Insuficiência Hepática
- Deterioração grave da função hepática.
- Para que ocorra, deve haver uma lesão de grande porção do fígado.
Tipos de Hepatite Viral
Hepatite A
- Vírus: HAV (RNA).
- Transmissão: fecal-oral (água e alimentos contaminados).
- Endêmica em regiões com condições sanitárias inadequadas (viagens).
- Nessas regiões, é mais comum na infância, com manifestações leves ou assintomáticas.
- Produz apenas doença aguda.
- Pode evoluir com a forma fulminante.
- Não gera estado de portador ou hepatite crônica.
- Período de incubação: 15 a 45 dias.
- A vacinação não faz parte do calendário vacinal universal, mas é recomendada em situações específicas (2 doses).
Hepatite B
- Vírus: HBV (DNA).
- Transmissão: parenteral, vertical, sexual.
- Período de incubação: 30 a 180 dias.
- Vacina: 3 doses, com cerca de 95% dos vacinados desenvolvendo anticorpos e proteção próxima de 100%.
- A infecção por HBV pode produzir:
- Hepatite aguda.
- Hepatite fulminante com necrose hepática maciça.
- Portador assintomático.
- Doença crônica progressiva com evolução para cirrose e/ou carcinoma hepatocelular.
Hepatite C
- Vírus: HCV (RNA).
- Transmissão: parenteral, vertical e sexual.
- Período de incubação: 20 a 90 dias.
- Fase aguda em geral assintomática.
- Não apresenta forma fulminante.
- Alta taxa de progressão para doença crônica e cirrose. Pode evoluir para um carcinoma hepatocelular.
Hepatite D
- Vírus: HDV (molécula única de RNA).
- Vírus defectível que exige a presença obrigatória do HBV.

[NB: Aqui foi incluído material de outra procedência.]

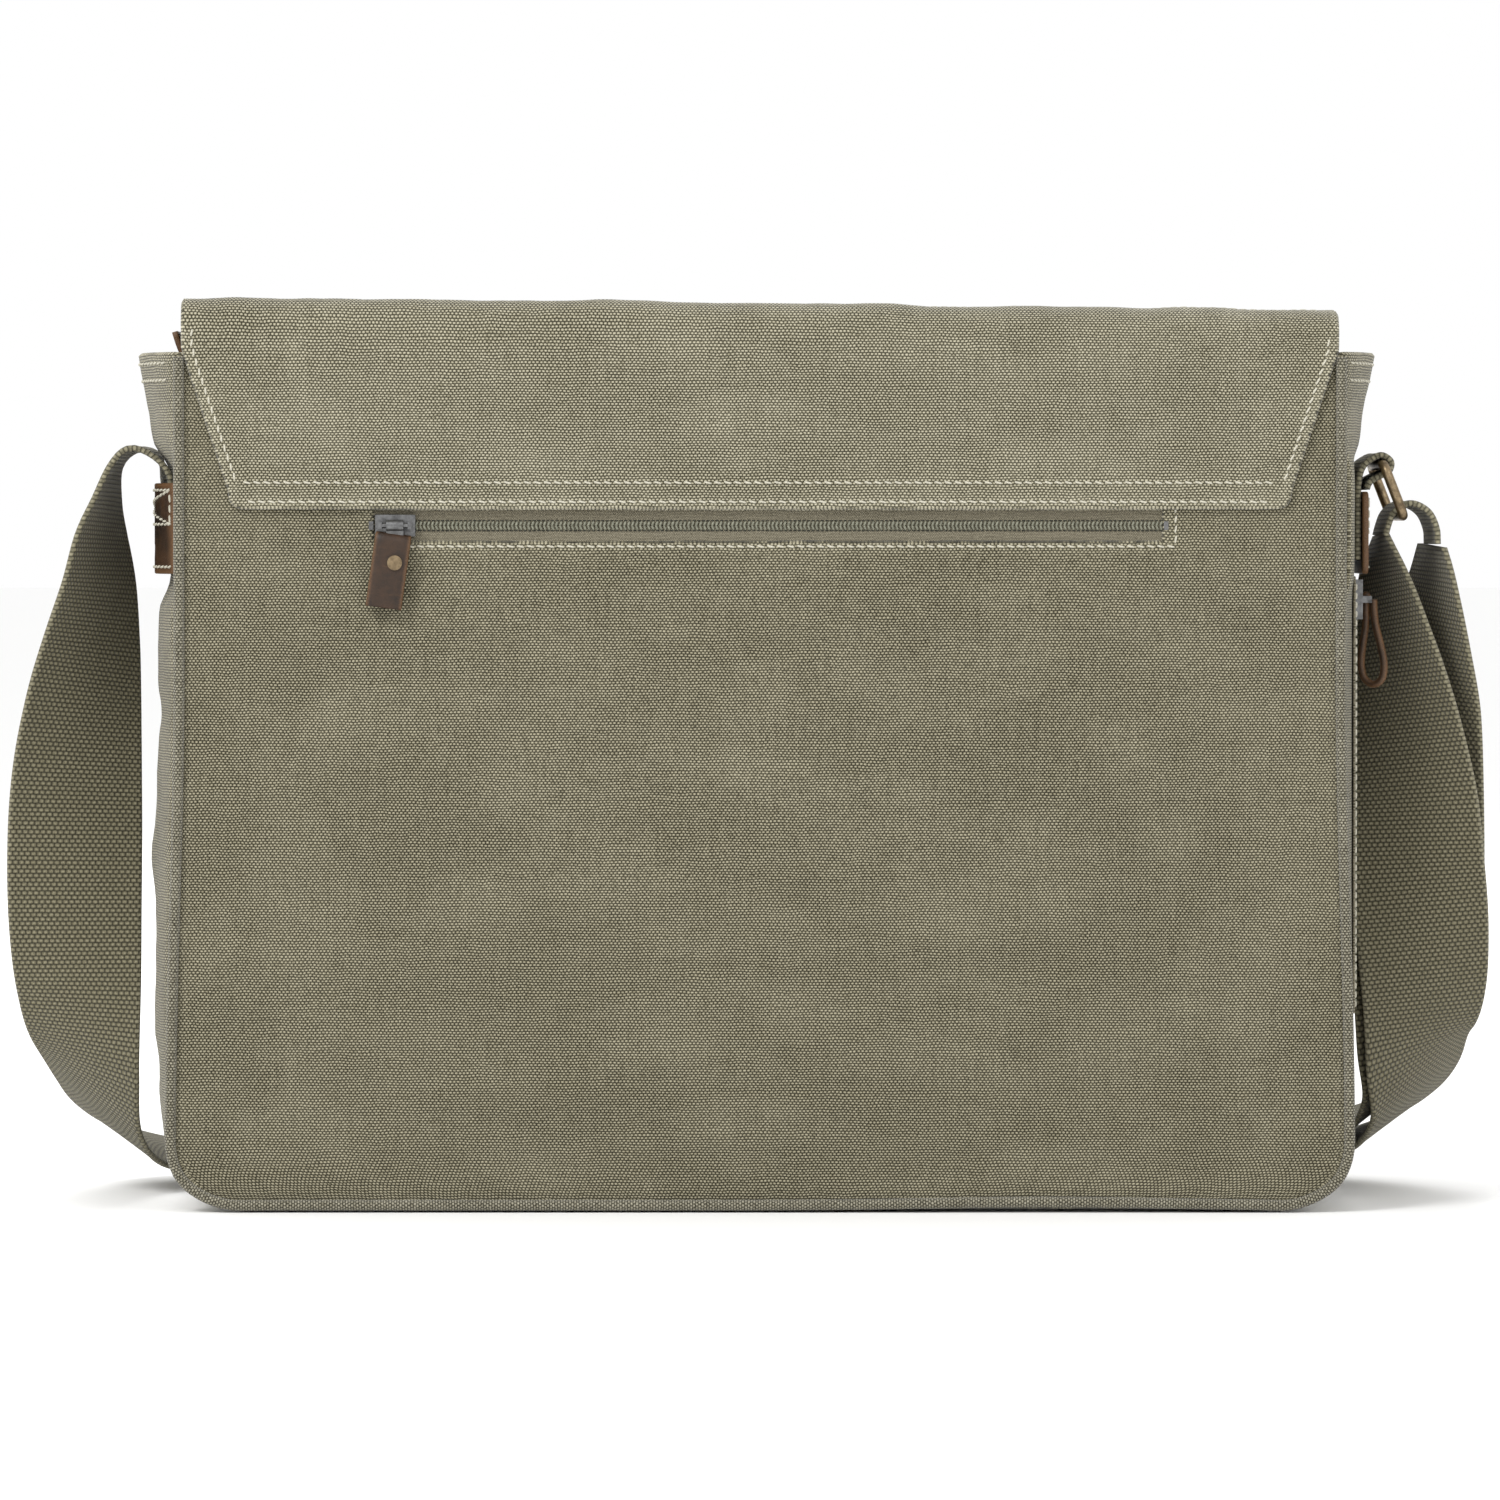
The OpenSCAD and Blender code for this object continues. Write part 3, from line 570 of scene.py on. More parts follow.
def slab(name, outline, thickness, place, material, round_edge=0.6, **where):
    """A flat piece with rounded edges. outline is (a, b) points, counterclockwise, and
    place(a, b, h) gives the point h above its middle."""
    outline = np.array(outline, float)
    before = unit(outline - np.roll(outline, 1, axis=0))
    after = unit(np.roll(outline, -1, axis=0) - outline)
    inward = unit(np.stack([-(before + after)[:, 1], (before + after)[:, 0]], -1))
    half = thickness / 2
    rings = [(round_edge, half), (round_edge * 0.3, half - round_edge * 0.3), (0, half - round_edge),
             (0, round_edge - half), (round_edge * 0.3, round_edge * 0.3 - half), (round_edge, -half)]
    count = len(outline)
    centre = outline.mean(axis=0)
    rim = outline + inward * round_edge
    points, flats = [], []
    for inset, h in rings:
        ring = outline + inward * inset
        points.append(place(ring[:, 0], ring[:, 1], np.full(count, h)))
        flats.append(np.column_stack([ring, np.zeros(count)]))
    faces = ring_quads(len(rings), count)[:, [1, 0, 3, 2]].tolist()
    total = len(rings) * count
    for side, last in ((half, 0), (-half, total - count)):
        for share in (0.66, 0.33):
            ring = centre + (rim - centre) * share
            points.append(place(ring[:, 0], ring[:, 1], np.full(count, side)))
            flats.append(np.column_stack([ring, np.full(count, 4 * (1 - share) + 1)]))
            for i in range(count):
                j = (i + 1) % count
                quad = [last + i, last + j, total + j, total + i]
                faces.append(quad if side > 0 else quad[::-1])
            last = total
            total += count
        points.append(place(*(np.array([c]) for c in centre), np.array([side])))
        flats.append(np.array([[*centre, 5.0]]))
        for i in range(count):
            tri = [last + i, last + (i + 1) % count, total]
            faces.append(tri if side > 0 else tri[::-1])
        total += 1
    return piece(name, np.concatenate(points), faces, material, flat=np.concatenate(flats), **where)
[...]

- Transmissão: semelhante ao HBV (parenteral, sexual e vertical).
- Padrões de infecção:
- Co-infecção.
- Superinfecção.
- Piora o prognóstico da Hepatite B.
Hepatite E
- Vírus: HEV (RNA).
- Transmissão: fecal-oral.
- Predomina em adultos.
- Autolimitada.
- Não cronifica.
- Alta letalidade em gestantes (20%).
- Baixa prevalência no Brasil.
Co-infecção e Superinfecção (Hepatites)
- Na co-infecção, a hepatite pode ser grave e mesmo fulminante, mas raramente evolui para uma forma crônica.
- Nos casos de superinfecção, o VHD provoca uma hepatite aguda grave e evolui para hepatite crônica, podendo causar lesões hepáticas graves e contribuir para o desenvolvimento de cirrose.